→ GIVEN DATA
= = =

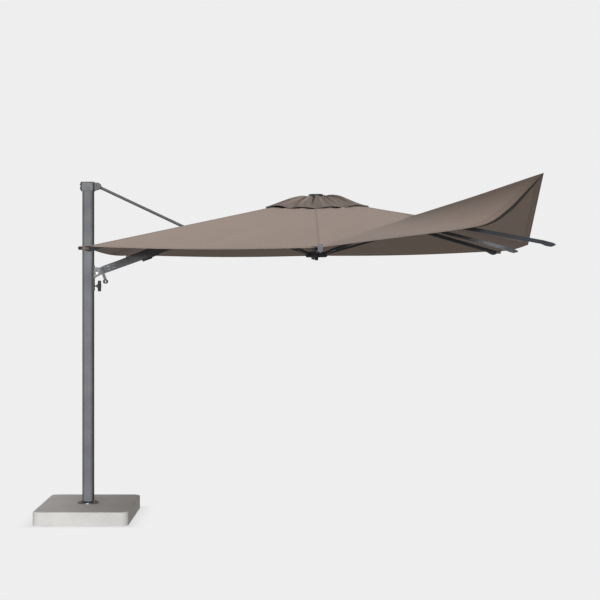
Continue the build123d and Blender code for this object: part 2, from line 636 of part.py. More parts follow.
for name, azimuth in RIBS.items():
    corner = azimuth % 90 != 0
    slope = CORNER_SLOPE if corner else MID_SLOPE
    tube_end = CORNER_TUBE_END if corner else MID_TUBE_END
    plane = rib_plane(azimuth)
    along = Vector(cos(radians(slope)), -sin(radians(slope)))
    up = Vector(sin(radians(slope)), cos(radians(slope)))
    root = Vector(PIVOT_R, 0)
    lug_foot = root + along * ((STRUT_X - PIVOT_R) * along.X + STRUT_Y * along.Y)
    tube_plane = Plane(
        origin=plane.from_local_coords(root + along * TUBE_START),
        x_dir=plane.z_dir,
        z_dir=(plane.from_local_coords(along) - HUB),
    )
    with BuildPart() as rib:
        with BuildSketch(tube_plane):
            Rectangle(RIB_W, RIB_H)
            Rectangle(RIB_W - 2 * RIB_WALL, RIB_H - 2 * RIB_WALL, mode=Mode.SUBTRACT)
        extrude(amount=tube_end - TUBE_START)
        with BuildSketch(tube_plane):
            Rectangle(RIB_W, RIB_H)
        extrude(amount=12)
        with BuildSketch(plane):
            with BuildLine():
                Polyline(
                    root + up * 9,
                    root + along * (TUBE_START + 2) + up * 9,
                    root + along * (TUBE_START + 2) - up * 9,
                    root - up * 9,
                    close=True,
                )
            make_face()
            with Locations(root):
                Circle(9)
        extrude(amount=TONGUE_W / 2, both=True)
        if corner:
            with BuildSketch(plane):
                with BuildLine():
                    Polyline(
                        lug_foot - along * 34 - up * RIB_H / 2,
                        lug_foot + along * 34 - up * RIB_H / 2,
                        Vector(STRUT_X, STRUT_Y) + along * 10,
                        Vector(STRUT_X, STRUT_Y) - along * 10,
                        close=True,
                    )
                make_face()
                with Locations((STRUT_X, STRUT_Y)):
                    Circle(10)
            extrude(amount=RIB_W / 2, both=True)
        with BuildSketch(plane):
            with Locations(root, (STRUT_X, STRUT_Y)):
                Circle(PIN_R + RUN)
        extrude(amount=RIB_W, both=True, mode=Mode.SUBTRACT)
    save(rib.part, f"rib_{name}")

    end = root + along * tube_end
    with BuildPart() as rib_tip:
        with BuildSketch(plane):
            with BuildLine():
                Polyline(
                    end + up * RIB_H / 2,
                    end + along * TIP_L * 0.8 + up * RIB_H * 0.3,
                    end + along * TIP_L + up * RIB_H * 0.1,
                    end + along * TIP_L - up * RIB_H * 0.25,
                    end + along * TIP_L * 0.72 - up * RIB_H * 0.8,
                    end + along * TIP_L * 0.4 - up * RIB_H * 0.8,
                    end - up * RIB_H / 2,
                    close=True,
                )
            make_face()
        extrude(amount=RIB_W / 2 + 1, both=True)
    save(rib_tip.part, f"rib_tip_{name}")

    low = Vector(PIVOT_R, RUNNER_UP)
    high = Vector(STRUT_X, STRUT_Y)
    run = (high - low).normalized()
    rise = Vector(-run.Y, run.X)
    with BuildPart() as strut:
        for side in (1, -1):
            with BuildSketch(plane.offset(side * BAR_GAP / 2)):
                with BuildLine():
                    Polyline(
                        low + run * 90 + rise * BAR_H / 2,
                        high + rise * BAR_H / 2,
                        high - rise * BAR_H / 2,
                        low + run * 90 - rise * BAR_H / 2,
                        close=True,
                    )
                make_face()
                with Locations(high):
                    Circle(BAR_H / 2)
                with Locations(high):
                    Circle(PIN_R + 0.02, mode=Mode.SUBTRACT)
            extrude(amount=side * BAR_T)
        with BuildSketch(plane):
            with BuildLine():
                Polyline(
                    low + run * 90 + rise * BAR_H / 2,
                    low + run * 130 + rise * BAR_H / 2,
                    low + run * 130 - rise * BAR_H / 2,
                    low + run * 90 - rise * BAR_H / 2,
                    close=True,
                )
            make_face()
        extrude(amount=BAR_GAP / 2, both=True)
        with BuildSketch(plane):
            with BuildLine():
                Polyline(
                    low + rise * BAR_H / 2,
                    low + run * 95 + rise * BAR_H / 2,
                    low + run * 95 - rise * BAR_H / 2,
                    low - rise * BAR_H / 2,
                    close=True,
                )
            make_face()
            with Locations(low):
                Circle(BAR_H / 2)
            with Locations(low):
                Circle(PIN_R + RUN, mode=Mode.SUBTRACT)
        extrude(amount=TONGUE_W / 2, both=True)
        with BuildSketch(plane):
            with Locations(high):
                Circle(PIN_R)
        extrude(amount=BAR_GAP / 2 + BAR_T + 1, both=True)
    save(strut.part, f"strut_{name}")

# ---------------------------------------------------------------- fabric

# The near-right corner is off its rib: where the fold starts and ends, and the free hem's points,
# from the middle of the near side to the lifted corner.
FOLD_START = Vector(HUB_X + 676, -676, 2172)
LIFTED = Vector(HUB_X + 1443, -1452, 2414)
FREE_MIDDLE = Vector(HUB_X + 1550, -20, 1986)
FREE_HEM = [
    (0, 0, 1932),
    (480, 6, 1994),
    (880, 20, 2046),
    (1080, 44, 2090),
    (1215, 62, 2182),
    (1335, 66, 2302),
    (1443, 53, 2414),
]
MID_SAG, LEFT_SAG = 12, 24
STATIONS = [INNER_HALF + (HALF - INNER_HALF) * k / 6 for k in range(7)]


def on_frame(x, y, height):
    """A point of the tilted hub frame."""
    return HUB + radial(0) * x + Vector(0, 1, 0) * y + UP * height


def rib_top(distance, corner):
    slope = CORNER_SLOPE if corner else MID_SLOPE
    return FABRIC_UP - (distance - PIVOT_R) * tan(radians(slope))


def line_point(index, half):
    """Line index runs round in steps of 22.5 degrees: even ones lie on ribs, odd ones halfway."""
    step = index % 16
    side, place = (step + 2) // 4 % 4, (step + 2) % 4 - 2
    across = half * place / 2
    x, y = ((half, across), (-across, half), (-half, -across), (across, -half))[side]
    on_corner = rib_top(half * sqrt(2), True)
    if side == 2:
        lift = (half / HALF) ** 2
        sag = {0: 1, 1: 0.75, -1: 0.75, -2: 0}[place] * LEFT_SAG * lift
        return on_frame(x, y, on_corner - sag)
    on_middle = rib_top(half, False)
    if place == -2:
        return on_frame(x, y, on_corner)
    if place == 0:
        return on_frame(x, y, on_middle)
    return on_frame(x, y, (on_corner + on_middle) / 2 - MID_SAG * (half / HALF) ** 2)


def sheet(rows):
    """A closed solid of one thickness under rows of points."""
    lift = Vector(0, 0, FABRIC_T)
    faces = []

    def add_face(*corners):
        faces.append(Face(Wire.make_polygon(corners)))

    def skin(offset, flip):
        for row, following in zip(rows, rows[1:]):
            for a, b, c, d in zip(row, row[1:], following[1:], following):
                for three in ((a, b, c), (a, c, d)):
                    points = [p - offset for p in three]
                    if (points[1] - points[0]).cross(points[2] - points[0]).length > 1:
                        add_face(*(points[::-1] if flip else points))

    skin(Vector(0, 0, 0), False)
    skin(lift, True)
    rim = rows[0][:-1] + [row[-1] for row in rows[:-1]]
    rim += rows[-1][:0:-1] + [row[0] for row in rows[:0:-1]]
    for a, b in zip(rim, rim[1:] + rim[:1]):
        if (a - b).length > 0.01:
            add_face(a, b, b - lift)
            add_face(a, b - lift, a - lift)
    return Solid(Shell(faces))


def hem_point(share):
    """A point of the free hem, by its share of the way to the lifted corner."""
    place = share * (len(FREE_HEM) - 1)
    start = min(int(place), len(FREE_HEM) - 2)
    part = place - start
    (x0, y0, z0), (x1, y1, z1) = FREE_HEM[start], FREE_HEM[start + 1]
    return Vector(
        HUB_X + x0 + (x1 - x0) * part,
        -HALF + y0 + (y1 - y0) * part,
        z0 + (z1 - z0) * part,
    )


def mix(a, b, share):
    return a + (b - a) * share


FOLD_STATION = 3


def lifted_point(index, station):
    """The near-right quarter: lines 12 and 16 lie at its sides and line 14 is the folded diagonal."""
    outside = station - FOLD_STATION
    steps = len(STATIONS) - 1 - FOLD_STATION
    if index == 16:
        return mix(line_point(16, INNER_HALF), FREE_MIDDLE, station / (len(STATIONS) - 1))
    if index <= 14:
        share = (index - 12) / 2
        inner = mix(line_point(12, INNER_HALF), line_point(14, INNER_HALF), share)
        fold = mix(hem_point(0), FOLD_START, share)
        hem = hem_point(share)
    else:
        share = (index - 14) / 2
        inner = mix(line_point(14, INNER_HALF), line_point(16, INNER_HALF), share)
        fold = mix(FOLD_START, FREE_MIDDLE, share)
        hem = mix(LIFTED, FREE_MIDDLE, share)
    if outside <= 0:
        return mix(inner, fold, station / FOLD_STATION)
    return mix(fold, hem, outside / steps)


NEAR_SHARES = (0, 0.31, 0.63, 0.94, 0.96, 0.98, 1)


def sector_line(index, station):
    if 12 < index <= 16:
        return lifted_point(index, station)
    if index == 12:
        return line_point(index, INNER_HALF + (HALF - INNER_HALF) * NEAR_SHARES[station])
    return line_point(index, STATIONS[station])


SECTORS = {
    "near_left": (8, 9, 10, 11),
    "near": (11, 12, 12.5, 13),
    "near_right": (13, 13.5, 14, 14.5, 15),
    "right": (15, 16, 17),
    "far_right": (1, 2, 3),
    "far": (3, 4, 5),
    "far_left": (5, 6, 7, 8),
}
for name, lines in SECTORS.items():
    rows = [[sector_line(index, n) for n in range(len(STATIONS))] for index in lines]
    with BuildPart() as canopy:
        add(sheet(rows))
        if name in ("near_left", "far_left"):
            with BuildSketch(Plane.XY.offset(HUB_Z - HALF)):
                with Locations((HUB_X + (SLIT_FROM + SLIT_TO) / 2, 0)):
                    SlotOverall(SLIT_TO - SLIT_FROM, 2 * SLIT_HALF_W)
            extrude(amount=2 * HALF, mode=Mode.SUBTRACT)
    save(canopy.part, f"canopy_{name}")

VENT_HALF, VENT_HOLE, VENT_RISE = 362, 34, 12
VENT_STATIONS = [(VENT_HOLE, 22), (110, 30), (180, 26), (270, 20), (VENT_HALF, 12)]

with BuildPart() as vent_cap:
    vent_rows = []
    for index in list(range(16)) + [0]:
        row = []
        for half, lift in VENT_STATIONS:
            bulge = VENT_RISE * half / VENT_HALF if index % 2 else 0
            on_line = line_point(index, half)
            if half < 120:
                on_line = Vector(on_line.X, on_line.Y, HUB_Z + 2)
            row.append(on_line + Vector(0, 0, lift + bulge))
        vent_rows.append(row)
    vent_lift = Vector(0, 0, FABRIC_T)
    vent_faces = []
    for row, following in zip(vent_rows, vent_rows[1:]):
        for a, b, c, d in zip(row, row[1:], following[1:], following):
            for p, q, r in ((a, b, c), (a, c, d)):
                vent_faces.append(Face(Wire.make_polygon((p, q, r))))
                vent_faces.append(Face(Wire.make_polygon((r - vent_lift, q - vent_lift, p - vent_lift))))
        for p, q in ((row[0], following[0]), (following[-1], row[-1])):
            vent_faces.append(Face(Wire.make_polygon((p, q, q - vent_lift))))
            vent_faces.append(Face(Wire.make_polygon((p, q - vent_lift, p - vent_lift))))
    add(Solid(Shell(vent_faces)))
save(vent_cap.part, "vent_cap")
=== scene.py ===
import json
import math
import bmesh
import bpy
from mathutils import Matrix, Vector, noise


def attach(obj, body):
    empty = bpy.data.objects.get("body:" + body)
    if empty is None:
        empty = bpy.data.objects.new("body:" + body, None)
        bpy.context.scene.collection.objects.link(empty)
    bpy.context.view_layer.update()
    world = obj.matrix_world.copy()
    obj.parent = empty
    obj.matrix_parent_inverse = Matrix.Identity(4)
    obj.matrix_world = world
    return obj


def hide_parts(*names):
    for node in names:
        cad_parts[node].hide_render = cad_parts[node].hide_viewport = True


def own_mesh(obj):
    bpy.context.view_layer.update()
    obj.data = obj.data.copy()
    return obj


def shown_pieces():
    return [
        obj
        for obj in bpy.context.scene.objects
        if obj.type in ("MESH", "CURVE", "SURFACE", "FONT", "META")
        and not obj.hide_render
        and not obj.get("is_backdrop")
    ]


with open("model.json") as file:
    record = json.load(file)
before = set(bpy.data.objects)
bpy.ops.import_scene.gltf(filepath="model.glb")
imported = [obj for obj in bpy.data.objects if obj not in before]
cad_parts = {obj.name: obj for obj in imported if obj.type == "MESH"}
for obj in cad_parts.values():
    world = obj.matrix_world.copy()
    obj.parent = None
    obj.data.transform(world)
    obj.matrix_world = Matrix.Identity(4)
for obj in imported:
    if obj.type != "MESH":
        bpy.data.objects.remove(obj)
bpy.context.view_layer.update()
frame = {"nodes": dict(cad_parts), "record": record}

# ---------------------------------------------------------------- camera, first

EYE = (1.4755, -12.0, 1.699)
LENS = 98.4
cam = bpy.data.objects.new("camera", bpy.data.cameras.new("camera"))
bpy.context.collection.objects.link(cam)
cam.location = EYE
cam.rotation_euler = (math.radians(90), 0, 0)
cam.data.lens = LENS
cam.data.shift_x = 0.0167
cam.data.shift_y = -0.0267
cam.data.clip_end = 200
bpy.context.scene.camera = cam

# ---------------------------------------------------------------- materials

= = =

→ PROBLEM REQUIREMENTS
Select and copy every line of the material that holds the string "names".

→ TASK SOLUTION
def hide_parts(*names):
    for node in names:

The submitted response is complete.